Despite last week's wild ride in stocks, including bank shares, Wall Street's leading bulls are refusing to pull in their horns.

Ralph J. Acampora, director of technical research at Prudential Securities Inc., said he continues to expect a 10,000-point milestone for the Dow Jones industrial average, but next year rather than this month as previously predicted.

Similarly, Craig Callahan, president and chief investment officer of Meridian Investment, Englewood, Colo., says the Dow will probably reach the 10,000 mark by early 1999 and top 15,000 by 2002.

Mr. Callahan said he remains unfazed by last week's gyrations. In fact, he recently moved up his prediction of a 10,000 Dow to 1999, from 2000.

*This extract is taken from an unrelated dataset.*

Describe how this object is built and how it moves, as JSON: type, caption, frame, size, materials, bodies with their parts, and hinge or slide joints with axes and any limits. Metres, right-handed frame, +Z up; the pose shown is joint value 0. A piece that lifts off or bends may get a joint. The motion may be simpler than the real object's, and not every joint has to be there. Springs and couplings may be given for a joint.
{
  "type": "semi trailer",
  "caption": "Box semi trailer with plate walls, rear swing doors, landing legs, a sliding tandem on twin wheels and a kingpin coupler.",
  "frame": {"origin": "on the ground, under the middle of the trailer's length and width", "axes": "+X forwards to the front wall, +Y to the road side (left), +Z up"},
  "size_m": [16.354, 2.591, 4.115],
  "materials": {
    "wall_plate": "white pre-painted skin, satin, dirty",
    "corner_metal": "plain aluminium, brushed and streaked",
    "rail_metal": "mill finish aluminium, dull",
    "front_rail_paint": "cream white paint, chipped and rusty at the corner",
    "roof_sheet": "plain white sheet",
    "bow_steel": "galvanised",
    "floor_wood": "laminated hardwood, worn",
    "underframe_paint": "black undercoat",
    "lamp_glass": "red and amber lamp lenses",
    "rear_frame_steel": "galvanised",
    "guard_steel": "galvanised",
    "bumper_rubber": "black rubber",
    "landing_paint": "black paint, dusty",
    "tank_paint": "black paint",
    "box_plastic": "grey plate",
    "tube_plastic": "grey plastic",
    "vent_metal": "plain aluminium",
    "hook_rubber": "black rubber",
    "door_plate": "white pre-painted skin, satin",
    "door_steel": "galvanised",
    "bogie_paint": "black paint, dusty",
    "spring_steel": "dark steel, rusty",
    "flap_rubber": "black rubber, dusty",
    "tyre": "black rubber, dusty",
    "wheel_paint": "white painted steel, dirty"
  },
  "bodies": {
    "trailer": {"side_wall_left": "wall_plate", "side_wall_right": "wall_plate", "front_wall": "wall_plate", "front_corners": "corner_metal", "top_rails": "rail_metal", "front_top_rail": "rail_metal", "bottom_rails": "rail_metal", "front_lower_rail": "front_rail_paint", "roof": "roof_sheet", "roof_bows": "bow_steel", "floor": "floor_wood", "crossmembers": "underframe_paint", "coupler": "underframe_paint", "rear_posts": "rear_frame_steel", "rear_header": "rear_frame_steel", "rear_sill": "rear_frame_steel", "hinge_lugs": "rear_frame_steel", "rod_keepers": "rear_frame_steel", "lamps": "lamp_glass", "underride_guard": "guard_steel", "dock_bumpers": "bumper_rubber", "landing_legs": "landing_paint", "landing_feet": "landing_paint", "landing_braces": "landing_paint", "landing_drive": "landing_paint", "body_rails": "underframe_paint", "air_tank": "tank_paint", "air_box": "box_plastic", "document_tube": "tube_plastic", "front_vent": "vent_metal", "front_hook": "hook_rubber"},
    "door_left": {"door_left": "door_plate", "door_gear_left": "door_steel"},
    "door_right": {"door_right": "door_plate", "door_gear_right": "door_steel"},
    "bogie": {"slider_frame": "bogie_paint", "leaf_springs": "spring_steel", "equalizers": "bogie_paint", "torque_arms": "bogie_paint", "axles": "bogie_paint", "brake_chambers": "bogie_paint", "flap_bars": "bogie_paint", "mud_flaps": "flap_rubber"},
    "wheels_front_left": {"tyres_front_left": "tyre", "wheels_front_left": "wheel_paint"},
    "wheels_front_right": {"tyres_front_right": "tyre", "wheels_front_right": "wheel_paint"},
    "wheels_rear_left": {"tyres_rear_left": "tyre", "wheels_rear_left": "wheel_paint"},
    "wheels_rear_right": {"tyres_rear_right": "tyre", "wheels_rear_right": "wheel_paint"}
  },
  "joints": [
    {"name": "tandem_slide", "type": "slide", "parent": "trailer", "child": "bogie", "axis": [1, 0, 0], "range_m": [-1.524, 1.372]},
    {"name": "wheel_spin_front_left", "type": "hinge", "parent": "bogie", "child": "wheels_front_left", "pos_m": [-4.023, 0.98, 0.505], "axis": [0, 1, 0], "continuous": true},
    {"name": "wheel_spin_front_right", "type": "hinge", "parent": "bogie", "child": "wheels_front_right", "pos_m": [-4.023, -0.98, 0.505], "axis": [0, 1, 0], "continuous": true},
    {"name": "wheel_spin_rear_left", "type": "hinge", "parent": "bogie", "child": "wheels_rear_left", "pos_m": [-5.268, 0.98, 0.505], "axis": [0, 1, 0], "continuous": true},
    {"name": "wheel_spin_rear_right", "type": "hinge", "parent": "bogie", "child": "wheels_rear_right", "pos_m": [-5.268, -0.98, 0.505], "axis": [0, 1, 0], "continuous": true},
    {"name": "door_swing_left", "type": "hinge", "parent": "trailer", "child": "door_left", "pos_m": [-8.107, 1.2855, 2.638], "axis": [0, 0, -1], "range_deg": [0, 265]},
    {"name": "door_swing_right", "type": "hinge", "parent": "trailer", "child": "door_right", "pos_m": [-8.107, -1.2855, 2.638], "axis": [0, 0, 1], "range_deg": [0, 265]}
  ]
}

Strategist Elaine M. Garzaralli, who gained fame for predicting the 1987 stock market crash, also remains a steadfast bull.

Ms. Garzarelli said she continues to see prospects for a substantial upside in the market-and is still bullish on regional banks, according to her assistant, Alida Melkonian.

The bulls continue to see a benign economic climate, enhancing growth prospects for equities.

The stock market, and bank stocks, will continue to climb because inflation and interest rates are likely to remain low, Ms. Garzarelli wrote in a recent report.

"We are not convinced that the Fed will raise interest rates again in this cycle," Ms. Garzarelli wrote. "The dampening effect of the Asian economic problems will likely provide the moderating influence required to cool the economy."

Reinforcing the prospect of low inflation, traditional indicators such as gold and lumber prices continue to be extraordinarily tame, while the dollar remains strong.

"Some margin squeeze for corporations is likely," Ms. Garzarelli wrote. "Not price increases."

Nor do the bulls see the stocks as overvalued and ripe for a significant correction.

"The so-called exceptional bull market since 1982 is very proper and rational," said Mr. Callahan, who emphasized that his analysis is based on the classic valuation models developed by renowned investor Benjamin Graham and "adjusted for today's market conditions."

Meridian's model takes into account historic earnings averages, projected growth rates, beta coefficients-which measure stocks' relatively volatility-and the yield on AAA-rated bonds.

Mr. Callahan noted that earnings have grown over the last 16 years in a disinflationary environment of falling interest rates, making it "entirely logical that the fair value of stock prices has grown."

If current conditions persist, "the Dow will reach 10,000 by 1999 at the latest," he said.

According to the Meridian valuation model, stock prices are about 2% over fair value, said Mr. Callahan, who says he expects most stocks to be 11% to 12% higher in value a year from now.

Of course, "investor emotions and events" can interrupt market trends, he added.

Bryan M. Ritz, Meridian's portfolio manager for financial services companies, thinks bank stocks in particular are on a roll.

"Most bank stocks are expensive relative to the market," explained Mr. Ritz, who described himself as a long-term bull. "However, if interest rates continue to go down, they will do well." Another attractive quality about the regional banks is that they have no exposure to Asia, he said.

"I just don't see a lot of downside," Mr. Ritz said. "People overreacted to Asia. This trading range in the market is really normal. The reason why people are concerned is because for the last three years, the market has just gone up, up, up."